Penn State Intercom......October 23, 2002

Enrollment stays within
plans for modest growth

Minority enrollment hits all-time high

Following a year of record applications to the University, Penn State has seen enrollment growth continue its upward trend, setting a new record while staying within the University's plans of controlled and modest growth.

According to official figures tabulated by the Office of Enrollment Management, enrollment at the University's 24 locations has reached 83,038 students this fall -- an increase of 1,334 students (1.6 percent) over 2001-2002. At the University Park campus enrollment has grown to 41,445, an increase of 617 students (1.5 percent).

"These latest enrollment figures demonstrate that the high demand and value placed in a Penn State education are stronger than ever," said President Graham B. Spanier. "We continue to be one of the nation's most popular universities, and we are pleased that the incoming class this fall was more diverse and more talented than ever."

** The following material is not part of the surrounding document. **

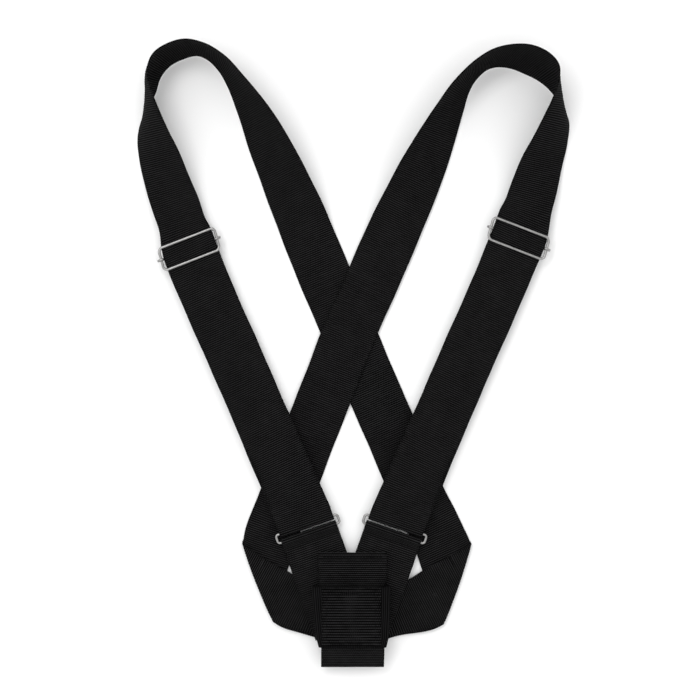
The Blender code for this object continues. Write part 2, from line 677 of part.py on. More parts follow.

The new enrollment figures reflect a continuing effort by the University to maintain steady enrollment at the University Park campus while fostering modest growth at other campus locations. In 1996, Penn State restructured its statewide system to provide increased opportunities to upper-division students so that they could complete their degrees at a campus other than University Park.

"For the past several years, our plan to keep University Park enrollment stable while enhancing opportunities for upper division students at other campus locations to continue and complete their studies at that campus has successfully evolved," said John Romano, vice provost and dean for enrollment management.

This year, 914 more undergraduate students are enrolled University-wide -- a total of 71,301 students (34,829 at University Park). Graduate student enrollment increased by 420 over last year, to a total of 11,737 (6,616 at University Park).

Enrollment in the University's College of Medicine in Hershey grew by 26 students to 675 for 2002-2003, while Penn State's Dickinson School of Law grew by 60 students to an enrollment of 601. The most marked growth occurred at the Pennsylvania College of Technology in Williamsport, where 5,963 are now enrolled -- an increase of 425 students over last year, or 7.7 percent.

Minority enrollment at the University grew at a higher rate than overall enrollment. Total minority enrollment at all campuses is 9,352, an increase of 483 students (5 percent) over last year. At University Park, minority enrollment stands at 4,960, an increase of 271 students (6 percent). Minority students system-wide comprise nearly 11.3 percent of the overall student population and more than 11.9 percent of the University Park student body.

"Penn State's attraction for minorities is similar to what makes it attractive to many young people -- convenient locations around the Commonwealth, an internationally recognized name for high quality and the broad number of research activities in which undergraduate students can get involved," said Terrell Jones, vice provost for educational equity.

A further breakdown on enrollment figures can be found online under the “Students” section of the Penn State Fact Book at

For a pdf version of the enrollment graphics, click here.

Minority enrollment
hits all-time high

As has occurred every year for more than a decade, enrollment of minority students at the University has increased again.

Minority enrollment increased 5 percent, or by 483 students, over the numbers for fall 2001. There are now 9,352 minority students attending the University's 24 locations around the Commonwealth.

The number of African-American students attending Penn State increased by 167 this year, with 79 additional African-American students at the University Park campus. The increase represents a 5 percent gain in African-American students at University Park, for a new total of 1,654. There are a total of 3,741 African-American students attending all Penn State locations this year.

"Penn State continues to be one of the key educators of minorities in Pennsylvania higher education," said Terrell Jones, vice provost for educational equity.

"The real keys to our enrollment success are our high minority student retention and graduation rates," Jones said. "Penn State has the highest African-American graduation rate in the Big Ten. That means we have a good understanding of the campus climate, faculty involvement and student support services necessary for student success."

Undergraduate students at Penn State have participated in teams preparing experiments for space shuttle launches; helped design fuel-efficient automobiles; studied with teams on overseas projects; and taken on other roles in the half-billion dollars in annual research that occurs at Penn State.

"We think a Penn State education prepares students in a unique way for succeeding in their lives after graduation day," Jones said.

Overall enrollment at Penn State is 83,038 students this year. Other minority enrollment figures include: 3,527 Asian/Pacific Islander; 1,944 Hispanic; and 140 Native American.